Тургенев вызвался помогать изданию «Вперед!» ежегодным взносом в пятьсот франков. Первые пятьсот франков — на 1874 год — он передал уже на другой день.
Из Цюриха в Париж переслали Лаврову письмо из России — от дочери.
«Живу я опять на хуторе у родных, — писала Маня. — Вот уже более года, как сошлась с братом моего покойного мужа. Сегодня десятый день, как я встала после родов — у меня славненькая девочка». А еще сообщала, что младший брат Сережа остался в Воронеже у старшего брата.
Как же оба сына оказались далеки от отца… Сознавать это было так горько… Но разве он в свое время, в Петербурге, не пытался влиять на них, не давал им книги, достойные прочтения, наталкивающие на серьезные раздумья? Или он все-таки недостаточно уделял времени и внимания своим сыновьям?

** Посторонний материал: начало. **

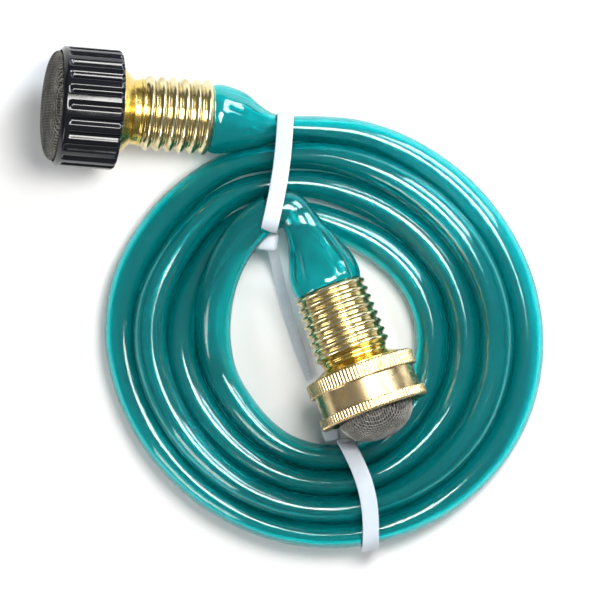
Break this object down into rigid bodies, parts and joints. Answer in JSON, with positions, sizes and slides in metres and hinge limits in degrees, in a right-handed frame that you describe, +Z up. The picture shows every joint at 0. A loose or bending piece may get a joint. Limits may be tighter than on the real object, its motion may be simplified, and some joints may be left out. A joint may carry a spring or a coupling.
{
  "type": "siphon hose",
  "caption": "Short clear green vinyl siphon hose wound into a tied coil, with a crimped swivel coupling and domed mesh strainer on each end.",
  "frame": {"origin": "middle of the object's footprint, on the surface that the coil lies on", "axes": "+Z up, through the flat coil; +X across the coil, away from the black nut; +Y towards the side of the coil where both hose ends leave it"},
  "size_m": [0.1452, 0.1454, 0.0397],
  "materials": {
    "hose": "clear green-blue vinyl, glossy",
    "brass": "bright turned and pressed brass",
    "black_plastic": "moulded black plastic, glossy",
    "washer_rubber": "matt black rubber",
    "steel_mesh": "woven stainless mesh and its pressed rim",
    "white_nylon": "natural white nylon, slightly milky"
  },
  "bodies": {
    "root": {"hose_coil": "hose", "outer_hose_lead": "hose", "inner_hose_lead": "hose", "outer_ferrule": "brass", "inner_ferrule": "brass", "outer_tailpiece": "brass", "inner_tailpiece": "brass", "top_cable_tie": "white_nylon", "bottom_cable_tie": "white_nylon"},
    "black_nut": {"black_nut": "black_plastic", "outer_washer": "washer_rubber", "outer_strainer_rim": "steel_mesh", "outer_strainer_dome": "steel_mesh"},
    "brass_nut": {"brass_nut": "brass", "inner_washer": "washer_rubber", "inner_strainer_rim": "steel_mesh", "inner_strainer_dome": "steel_mesh"}
  },
  "joints": [
    {"name": "black_nut_swivel", "type": "hinge", "parent": "root", "child": "black_nut", "pos_m": [-0.05167, 0.05442, 0.01738], "axis": [-0.9822, 0.0721, 0.1736], "continuous": true},
    {"name": "brass_nut_swivel", "type": "hinge", "parent": "root", "child": "brass_nut", "pos_m": [0.01909, -0.02039, 0.02254], "axis": [0.3467, -0.9321, 0.1045], "continuous": true}
  ]
}
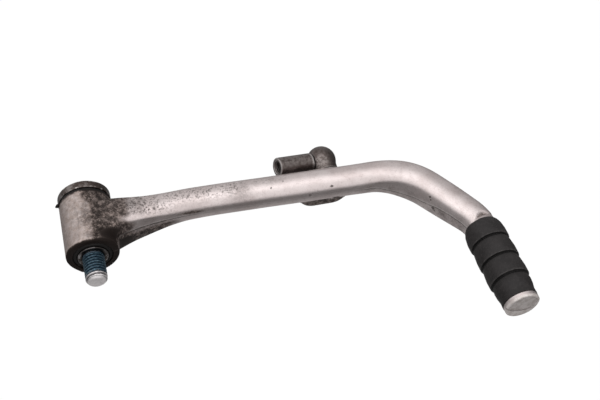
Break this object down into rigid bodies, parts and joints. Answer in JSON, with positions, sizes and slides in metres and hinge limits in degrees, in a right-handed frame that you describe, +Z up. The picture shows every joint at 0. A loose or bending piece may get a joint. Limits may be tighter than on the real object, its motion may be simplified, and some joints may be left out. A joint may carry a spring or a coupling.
{
  "type": "motorcycle gear shift lever",
  "caption": "Forged foot gear shift lever with a bearing hub and pivot bolt, a bent arm ending in a ribbed rubber toe peg, and a linkage ball joint on the arm.",
  "frame": {"origin": "on the pivot axis, at the sleeve face that seats on the engine", "axes": "+Y along the pivot from the seat face to the bolt head, +X along the arm from the pivot to the toe peg, +Z up"},
  "size_m": [0.205, 0.1153, 0.0263],
  "materials": {
    "bolt_steel": "dark worn steel, thread with blue locking coat",
    "sleeve_steel": "ground",
    "forged_aluminium": "satin, forged and worn",
    "bush_bronze": "plain bearing bronze",
    "seal_rubber": "matte",
    "peg_rubber": "matte moulded",
    "stud_steel": "hardened, oiled",
    "socket_steel": "dark phosphated, worn edges",
    "spring_steel": "bright wire"
  },
  "bodies": {
    "pivot": {"pivot_bolt": "bolt_steel", "bearing_sleeve": "sleeve_steel"},
    "lever": {"lever_body": "forged_aluminium", "bush_near": "bush_bronze", "bush_far": "bush_bronze", "seal_near": "seal_rubber", "seal_far": "seal_rubber", "toe_rubber": "peg_rubber", "ball_stud": "stud_steel"},
    "joint_ring": {"socket_seal": "seal_rubber"},
    "socket": {"ball_socket": "socket_steel", "socket_ring": "spring_steel"}
  },
  "joints": [
    {"name": "lever_pivot", "type": "hinge", "parent": "pivot", "child": "lever", "pos_m": [0, 0, 0], "axis": [0, 1, 0], "range_deg": [-15, 15]},
    {"name": "socket_swivel", "type": "hinge", "parent": "lever", "child": "joint_ring", "pos_m": [0.1185, 0.04, -0.0058], "axis": [0, 1, 0], "continuous": true},
    {"name": "socket_tilt", "type": "hinge", "parent": "joint_ring", "child": "socket", "pos_m": [0.1185, 0.04, -0.0058], "axis": [0.2419, 0, 0.9703], "range_deg": [-23, 2]}
  ]
}
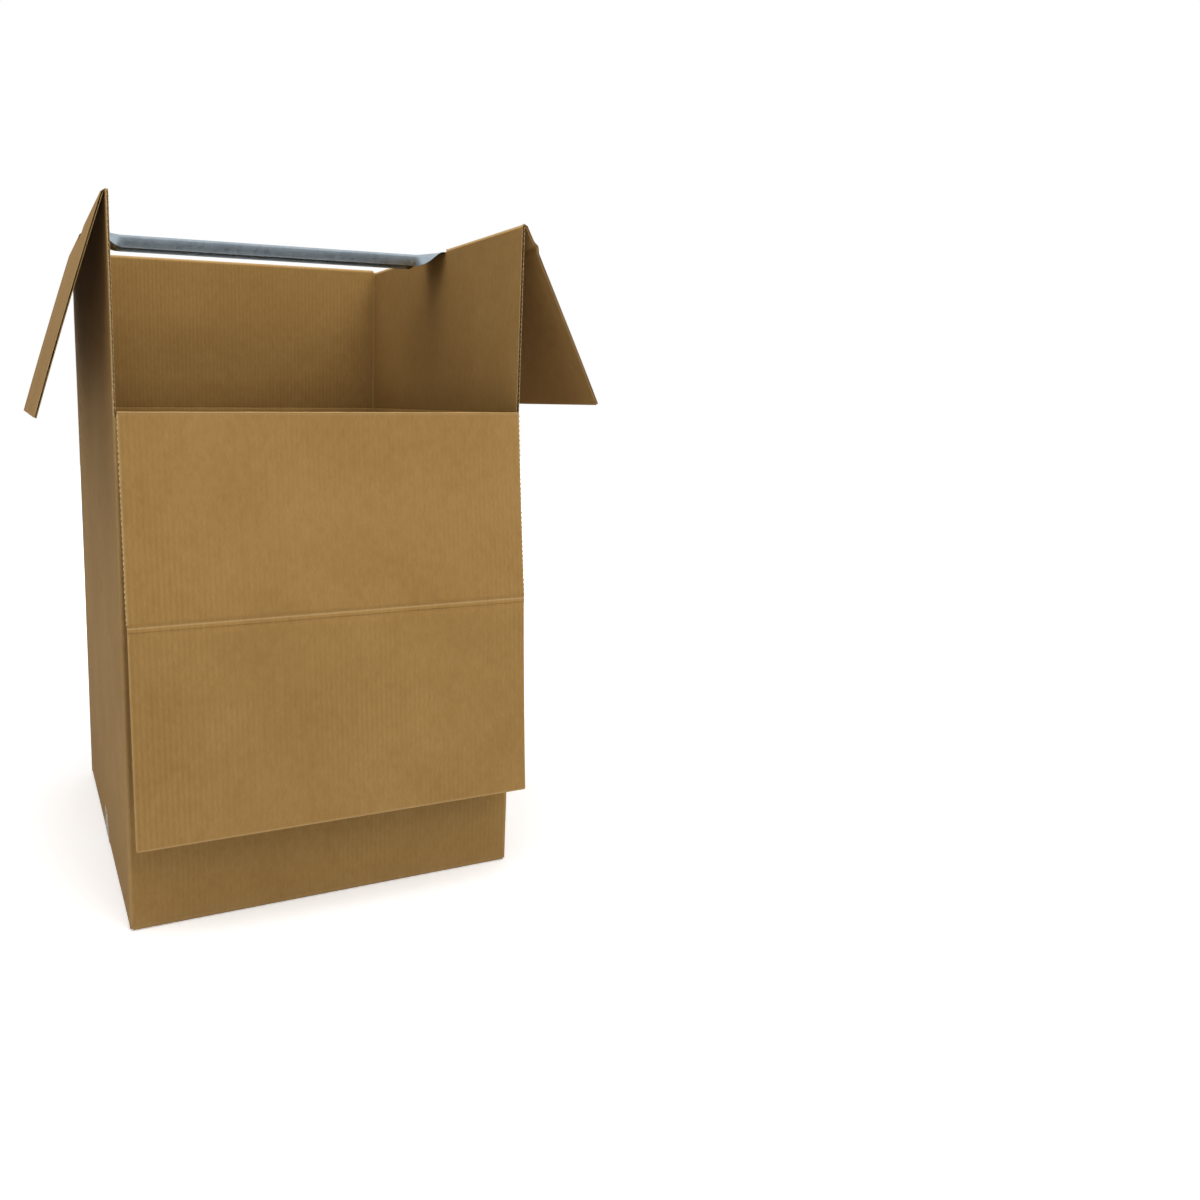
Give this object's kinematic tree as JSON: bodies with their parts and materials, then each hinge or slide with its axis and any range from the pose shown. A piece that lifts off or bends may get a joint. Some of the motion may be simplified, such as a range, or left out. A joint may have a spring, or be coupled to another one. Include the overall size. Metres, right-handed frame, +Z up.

Но теперь даже просто поговорить с ними не было возможности. Хотя бы просто поговорить…
ГЛАВА ШЕСТАЯ
«Полковник Лавров в Лондоне. Он уже нанял дом в покупает мебель», — доносил в Петербург агент Третьего отделения Балашевич-Потоцкий. Он писал это донесение вечером 7 марта, в своей квартирке на втором этаже дома па Бедфорд-сквер.
Сегодня, как обычно, весь день провел он в своей антикварной лавке. Неожиданно зашел Лавров. Оказалось, он сегодня первый раз по возвращении в Лондон заглянул в библиотеку Британского музея, а сейчас, выйдя из музея на Бедфорд-сквер, увидел знакомую вывеску и решил зайти. Балашевич приветствовал его как старого знакомого: рад видеть, надолго ли к нам в Лондон? Лавров ответил, что, видимо, надолго, он уже нанял дом — не сказал, где именно, и вот ищет мебель подешевле, но не знает, где ее приобрести. Балашевич выразил готовность узнать и пригласил Лаврова в один из ближайших дней отобедать с ним в ресторане.
Лавров обещал — и пришел. За обедом не удалось Балашевичу склонить его к откровенности, не помогло и вино — Лавров выпил совсем немного. После обеда Балашевич вернулся домой и, не откладывая, составил донесение: «…Во время обеда за стаканом вина он объявил нам, что эту пропаганду он принял по желанию его друзей в России, которые составляют правильно организованное общество… По его предложению мы подписались и заплатили десять фунтов для образования фонда, расписку перешлем в будущем письме. Полагаю, что эту сумму благоволите мне возвратить».